▸ **WHAT YOU SHOULD DO**
Copy, character for character, the lines running from the one with "bush -= radial_cutter(RELIEF_WIDTH, RELIEF_REACH, RELIEF_ANGLE)" to the one with "if empty is", ends included. Leave out every other line.

========

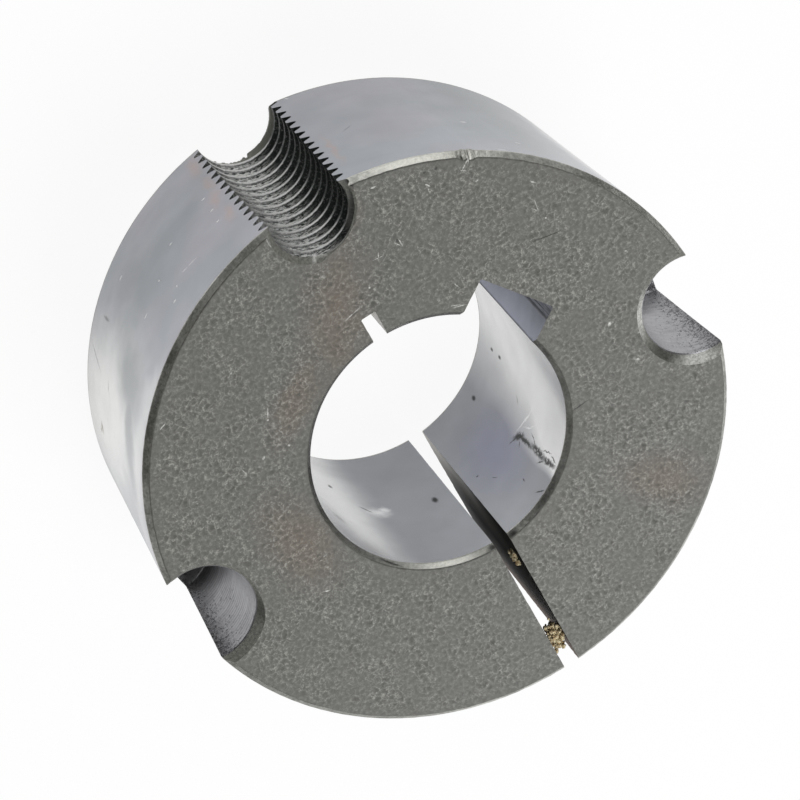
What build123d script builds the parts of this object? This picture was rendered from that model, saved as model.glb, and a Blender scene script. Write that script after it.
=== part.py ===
"""Taper bush for a 25 mm keyed shaft: one piece of cast iron, turned, drilled, broached and slit.

Frame: millimetres, Z along the bore, origin at the middle of the small end face. The bush stands
on its small end, with the large end up. The slit is at -Y and the jacking hole at +Y.
"""
from build123d import *
import os

INCH = 25.4

# Tapered body
LENGTH = 1.0 * INCH
LARGE_RADIUS = 2.25 * INCH / 2      # at the sharp corner of the large end
TAPER_ANGLE = 4.0                   # degrees on each side, 8 included
LARGE_RIM_CHAMFER = 0.6
SMALL_RIM_CHAMFER = 0.8

# Bore for a 25 mm shaft
BORE_RADIUS = 25.0 / 2
BORE_CHAMFER = 0.5

# Keyway for an 8 mm wide key, turned 35 degrees up from +X
KEYWAY_WIDTH = 8.0
KEYWAY_ROOF = BORE_RADIUS + 3.3     # from the bore axis to the flat roof
KEYWAY_ANGLE = 35.0
KEYWAY_CORNER_RADIUS = 0.2          # where the broach's corners leave the roof

# Saw cuts: the slit goes right through one wall, the relief slot part of the way into the other
SLIT_WIDTH = 1.6
SLIT_ANGLE = -90.0
SLIT_OFFSET = 0.3                   # the saw ran this far to the +X side of the bore axis
RELIEF_WIDTH = 1.5
RELIEF_REACH = 15.4                 # from the bore axis to the bottom of the relief slot
RELIEF_ANGLE = 90.0

# Half holes, with their axes on one pitch circle in the tapered side
HOLE_CIRCLE_RADIUS = 2.125 * INCH / 2
JACKING_ANGLE = 90.0
JACKING_DRILL_RADIUS = 5 / 16 * INCH / 2    # tapping drill of a 3/8 inch Whitworth screw
JACKING_MOUTH_CHAMFER = 0.3
JACKING_EXIT_CHAMFER = 0.1
FIXING_ANGLES = (-5.2, 184.8)
FIXING_RADIUS = 5.0                 # clears a 3/8 inch screw
FIXING_DEPTH = 15.2                 # to the shoulder, from the large end
FIXING_POINT_ANGLE = 140.0          # included angle of the drill point
FIXING_CORNER_RADIUS = 0.35         # where the drill's worn corner leaves the shoulder
FIXING_CHAMFER = 0.85

OVERSHOOT = 2.0                     # how far a cutter runs past the face it opens


def taper_radius(height):
    """Radius of the tapered side at a height above the small end."""
    slope = tan_degrees(TAPER_ANGLE)
    return LARGE_RADIUS - (LENGTH - height) * slope


def tan_degrees(angle):
    """Tangent of an angle in degrees, as the slope of a unit vector."""
    direction = Vector(1, 0, 0).rotate(Axis.Z, angle)
    return direction.Y / direction.X


def turned_ring():
    """The turned blank: a tapered ring, bored and chamfered at both ends."""
    section = Polyline(
        (BORE_RADIUS + BORE_CHAMFER, 0),
        (taper_radius(SMALL_RIM_CHAMFER) - SMALL_RIM_CHAMFER, 0),
        (taper_radius(SMALL_RIM_CHAMFER), SMALL_RIM_CHAMFER),
        (taper_radius(LENGTH - LARGE_RIM_CHAMFER), LENGTH - LARGE_RIM_CHAMFER),
        (taper_radius(LENGTH) - LARGE_RIM_CHAMFER, LENGTH),
        (BORE_RADIUS + BORE_CHAMFER, LENGTH),
        (BORE_RADIUS, LENGTH - BORE_CHAMFER),
        (BORE_RADIUS, BORE_CHAMFER),
        close=True,
    )
    return revolve(Plane.XZ * make_face(section), Axis.Z)


def radial_cutter(width, reach, angle, offset=0.0, corner_radius=0.0):
    """A slab as long as the bush, reaching out from the bore at one angle, offset to one side."""
    slab = Box(reach, width, LENGTH + 2 * OVERSHOOT, align=(Align.MIN, Align.CENTER, Align.MIN))
    if corner_radius:
        far_corners = slab.edges().filter_by(Axis.Z).group_by(Axis.X)[-1]
        slab = fillet(far_corners, corner_radius)
    return Rot(0, 0, angle) * Pos(0, offset, -OVERSHOOT) * slab


def hole_position(angle):
    """Where the axis of a half hole stands on the pitch circle."""
    return Rot(0, 0, angle) * Pos(HOLE_CIRCLE_RADIUS, 0, 0)


def mouth_chamfer(radius, chamfer):
    """Countersink that breaks the edge of a hole at the large end."""
    tall = chamfer + OVERSHOOT
    cone = Cone(radius, radius + tall, tall, align=(Align.CENTER, Align.CENTER, Align.MIN))
    return Pos(0, 0, LENGTH - chamfer) * cone


def exit_chamfer(radius, chamfer):
    """Countersink that breaks the edge of a through hole at the small end."""
    tall = chamfer + OVERSHOOT
    cone = Cone(radius + tall, radius, tall, align=(Align.CENTER, Align.CENTER, Align.MAX))
    return Pos(0, 0, chamfer) * cone


def jacking_cutter():
    """Through hole that carries the jacking screw's thread."""
    drill = Cylinder(
        JACKING_DRILL_RADIUS,
        LENGTH + 2 * OVERSHOOT,
        align=(Align.CENTER, Align.CENTER, Align.MIN),
    )
    cutter = Pos(0, 0, -OVERSHOOT) * drill
    cutter += mouth_chamfer(JACKING_DRILL_RADIUS, JACKING_MOUTH_CHAMFER)
    cutter += exit_chamfer(JACKING_DRILL_RADIUS, JACKING_EXIT_CHAMFER)
    return hole_position(JACKING_ANGLE) * cutter


def fixing_cutter(angle):
    """Blind plain hole for a fixing screw: its floor is the shoulder that the screw pushes on."""
    point_height = FIXING_RADIUS / tan_degrees(FIXING_POINT_ANGLE / 2)
    shoulder = LENGTH - FIXING_DEPTH
    top = LENGTH + OVERSHOOT
    section = Polyline(
        (0, shoulder - point_height),
        (FIXING_RADIUS, shoulder),
        (FIXING_RADIUS, top),
        (0, top),
        close=True,
    )
    profile = make_face(section)
    shoulder_corner = profile.vertices().sort_by(Axis.Y)[1]
    profile = fillet(shoulder_corner, FIXING_CORNER_RADIUS)
    cutter = revolve(Plane.XZ * profile, Axis.Z)
    cutter += mouth_chamfer(FIXING_RADIUS, FIXING_CHAMFER)
    return hole_position(angle) * cutter


def taper_bush():
    """The finished bush as one solid."""
    bush = turned_ring()
    bush -= radial_cutter(KEYWAY_WIDTH, KEYWAY_ROOF, KEYWAY_ANGLE, corner_radius=KEYWAY_CORNER_RADIUS)
    bush -= jacking_cutter()
    for angle in FIXING_ANGLES:
        bush -= fixing_cutter(angle)
    bush -= radial_cutter(RELIEF_WIDTH, RELIEF_REACH, RELIEF_ANGLE)
    bush -= radial_cutter(SLIT_WIDTH, LARGE_RADIUS + OVERSHOOT, SLIT_ANGLE, SLIT_OFFSET)
    return bush


os.makedirs("parts", exist_ok=True)
bush = taper_bush()
bush.label = "taper_bush"
export_step(bush, "parts/taper_bush.step")
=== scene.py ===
"""Looks of a taper bush: one iron ring with a tapered side, a keyed bore, two saw cuts and three half holes.

The frame is the CAD part's: Z along the bore, the small end at zero, the large end up, the jacking hole at
+Y and the slit at -Y. Lengths in this file are millimetres unless a name says otherwise, and write_mesh()
turns them into metres.
"""

import logging
import math
from dataclasses import dataclass
from enum import Enum, IntEnum

import bpy
import numpy as np
from bpy.types import Material, Node, NodeSocket, NodeTree, Object
from mathutils import Matrix, Vector


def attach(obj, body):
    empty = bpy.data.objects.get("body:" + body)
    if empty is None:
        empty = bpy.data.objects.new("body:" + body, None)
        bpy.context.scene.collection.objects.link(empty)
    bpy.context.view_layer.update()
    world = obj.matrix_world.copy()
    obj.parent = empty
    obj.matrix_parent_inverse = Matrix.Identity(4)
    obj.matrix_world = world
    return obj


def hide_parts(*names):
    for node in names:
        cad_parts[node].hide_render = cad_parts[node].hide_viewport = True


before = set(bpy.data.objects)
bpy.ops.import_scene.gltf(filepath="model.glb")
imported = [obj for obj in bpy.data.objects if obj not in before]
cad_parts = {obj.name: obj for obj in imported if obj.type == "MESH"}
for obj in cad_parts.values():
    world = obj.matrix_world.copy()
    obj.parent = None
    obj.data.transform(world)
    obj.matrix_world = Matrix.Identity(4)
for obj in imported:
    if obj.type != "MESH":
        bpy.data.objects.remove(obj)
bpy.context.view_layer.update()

LOG = logging.getLogger("taper_bush")
METRES = 0.001              # one millimetre
INCH = 25.4
NODE = "taper_bush"
OVERSHOOT = 2.0             # how far a cutter runs past the surface that it opens
FULL_TURN = 2 * math.pi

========

▸ **RIGHT ANSWER**
    bush -= radial_cutter(RELIEF_WIDTH, RELIEF_REACH, RELIEF_ANGLE)
    bush -= radial_cutter(SLIT_WIDTH, LARGE_RADIUS + OVERSHOOT, SLIT_ANGLE, SLIT_OFFSET)
    return bush


os.makedirs("parts", exist_ok=True)
bush = taper_bush()
bush.label = "taper_bush"
export_step(bush, "parts/taper_bush.step")
=== scene.py ===
"""Looks of a taper bush: one iron ring with a tapered side, a keyed bore, two saw cuts and three half holes.

The frame is the CAD part's: Z along the bore, the small end at zero, the large end up, the jacking hole at
+Y and the slit at -Y. Lengths in this file are millimetres unless a name says otherwise, and write_mesh()
turns them into metres.
"""

import logging
import math
from dataclasses import dataclass
from enum import Enum, IntEnum

import bpy
import numpy as np
from bpy.types import Material, Node, NodeSocket, NodeTree, Object
from mathutils import Matrix, Vector


def attach(obj, body):
    empty = bpy.data.objects.get("body:" + body)
    if empty is None:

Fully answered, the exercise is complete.